FAULT: Jim [Sturgess] mentioned that you guys bonded over music during this shoot.
Anne: He totally got the short end of the stick. I was giving him show tunes and he gave me all of this awesome indie rock music like the Stone Roses. He turned me onto Elbow, and for that, I’m enormously grateful. But I think I turned him onto Bon Iver, so maybe I’m selling myself short. Bon Iver was so important for me as Emma. I listened to him constantly throughout this.
FAULT: What can you tell us about Christopher Nolan’s The Dark Knight Rises?
Anne: I’m having a lot of fun working on it. I’m having an absolute blast. It’s very big. The thing that’s wonderful about Chris is that he’s the most successful person in Hollywood at the moment, but his movies aren’t Hollywood. It feels like you’re making an indie film. He’s actually a really alternative filmmaker. I like to call him Hitchcock, but he blows things up. After this, I’m looking to having a quieter year.
FAULT: There are a lot of debates going on about this catsuit of yours.
Anne: Honestly, it’s disappointing.
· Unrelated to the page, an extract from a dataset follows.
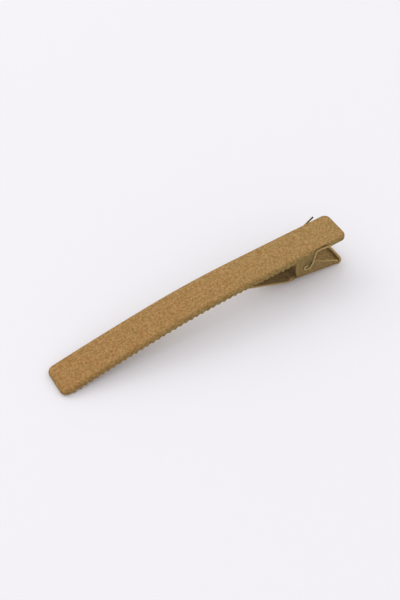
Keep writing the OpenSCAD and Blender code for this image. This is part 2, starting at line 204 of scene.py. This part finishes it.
def pick(obj):
    leave_all()
    obj.select_set(True)
    bpy.context.view_layer.objects.active = obj


def work_on(obj):
    pick(obj)
    bpy.ops.object.mode_set(mode="EDIT")


def centre(part):
    """Middle of a vertex, an edge or a face."""
    points = [part] if hasattr(part, "co") else list(part.verts)
    return sum((v.co for v in points), Vector()) / len(points)


def choose(kind, test):
    """Selects vertices, edges or faces: the test gets the place in mm and the part itself."""
    bpy.ops.mesh.select_mode(type=kind)
    bpy.ops.mesh.select_all(action="DESELECT")
    mesh = bmesh.from_edit_mesh(bpy.context.edit_object.data)
    chosen = 0
    for part in {"VERT": mesh.verts, "EDGE": mesh.edges, "FACE": mesh.faces}[kind]:
        if test(centre(part) / MM, part):
            part.select_set(True)
            chosen += 1
    mesh.select_flush_mode()
    bmesh.update_edit_mesh(bpy.context.edit_object.data)
    return chosen


def near(value, goals, within=0.004):
    return any(abs(value - goal) < within for goal in goals)


# %% A blank of sheet, straight cuts across it, and one way for its faces
# What lies past a place by less than the slack, in mm, counts as there
slack, corner_steps = 0.01, 6


def blank(name, length, width, height):
    """A flat rectangle of sheet that starts at x = 0, as a mesh with its place in its points."""
    leave_all()
    bpy.ops.mesh.primitive_plane_add(size=1, location=(length / 2 * MM, 0, height * MM))
    obj = bpy.context.object
    obj.name = obj.data.name = name
    obj.scale = (length * MM, width * MM, 1)
    bpy.ops.object.transform_apply(location=True, rotation=True, scale=True)
    # One material slot for the finish of the sheet, and one for its cut edges, which get a painted
    # highlight
    obj.data.materials.append(None)
    obj.data.materials.append(None)
    work_on(obj)
    print(name, "blank %.2f by %.2f mm" % (length, width))
    return obj


def round_corners(radius):
    """Rounds the chosen points, which are corners in the outline of a sheet."""
    bpy.ops.mesh.bevel(offset=radius * MM, segments=corner_steps, affect="VERTICES",
                       clamp_overlap=False)


def cut_across(stations):
    """Cuts the blank across, straight through, at each distance from its tip."""
    for station in stations:
        bpy.ops.mesh.select_all(action="SELECT")
        bpy.ops.mesh.bisect(plane_co=(station * MM, 0, 0), plane_no=(1, 0, 0), threshold=1e-7)


def turn_faces(obj, upward):
    """Makes the faces of an open sheet agree, and turns them all up or all down."""
    bpy.ops.mesh.select_all(action="SELECT")
    bpy.ops.mesh.normals_make_consistent(inside=False)
    faces = bmesh.from_edit_mesh(obj.data).faces
    if (sum(f.calc_area() * f.normal.z for f in faces) > 0) != upward:
        bpy.ops.mesh.flip_normals()
    leave_all()


# %% Thickness, bow and a last measure
def apply_modifier(obj, name, kind, **settings):
    modifier = obj.modifiers.new(name, kind)
    for setting, value in settings.items():
        setattr(modifier, setting, value)
    pick(obj)
    bpy.ops.object.modifier_apply(modifier=name)


def thicken(obj, wall):
    """Gives the sheet its wall, on the side away from its faces. Its rim is a cut edge."""
    # The rim takes the second material, the painted highlight of the cut edges
    apply_modifier(obj, "wall", "SOLIDIFY", thickness=wall * MM, offset=-1, use_even_offset=True,
                   material_offset_rim=1)


def bend_along(obj, run):
    """Lays the flat piece on its run in the side view, and brings it into the frame."""
    for v in obj.data.vertices:
        place = run_point(run, v.co.x / MM, v.co.z / MM)
        v.co = ((place.x - clip_len / 2) * MM, v.co.y, place.y * MM)
    obj.data.update()


def report(obj):
    low = [min(v.co[i] for v in obj.data.vertices) / MM for i in range(3)]
    high = [max(v.co[i] for v in obj.data.vertices) / MM for i in range(3)]
    mesh = bmesh.new()
    mesh.from_mesh(obj.data)
    open_edges = sum(len(e.link_faces) != 2 for e in mesh.edges)
    print(obj.name, len(obj.data.polygons), "faces, from", [round(c, 2) for c in low], "to",
          [round(c, 2) for c in high], "mm, open edges:", open_edges, "volume",
          round(mesh.calc_volume() / MM ** 3, 1), "mm3")
    mesh.free()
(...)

I think everyone feels a slight frustration with it because those stills so undercut the work that’s being done. Wait until you see this movie. It’s insane the stuff that’s in it. It’s going to be marvelous and it’s going to be way beyond what anyone imagines it could be. You can’t imagine the things that Chris is doing, or at least I couldn’t until I read the script. It was like, “Really? You’re going there? Okay.” Even the pictures that he’s released of me, that’s not everything. He hasn’t released everything. That’s a 10th of what the catsuit is. I think he’s having fun spoon-feeding out secrets. He has a lot more control than you think.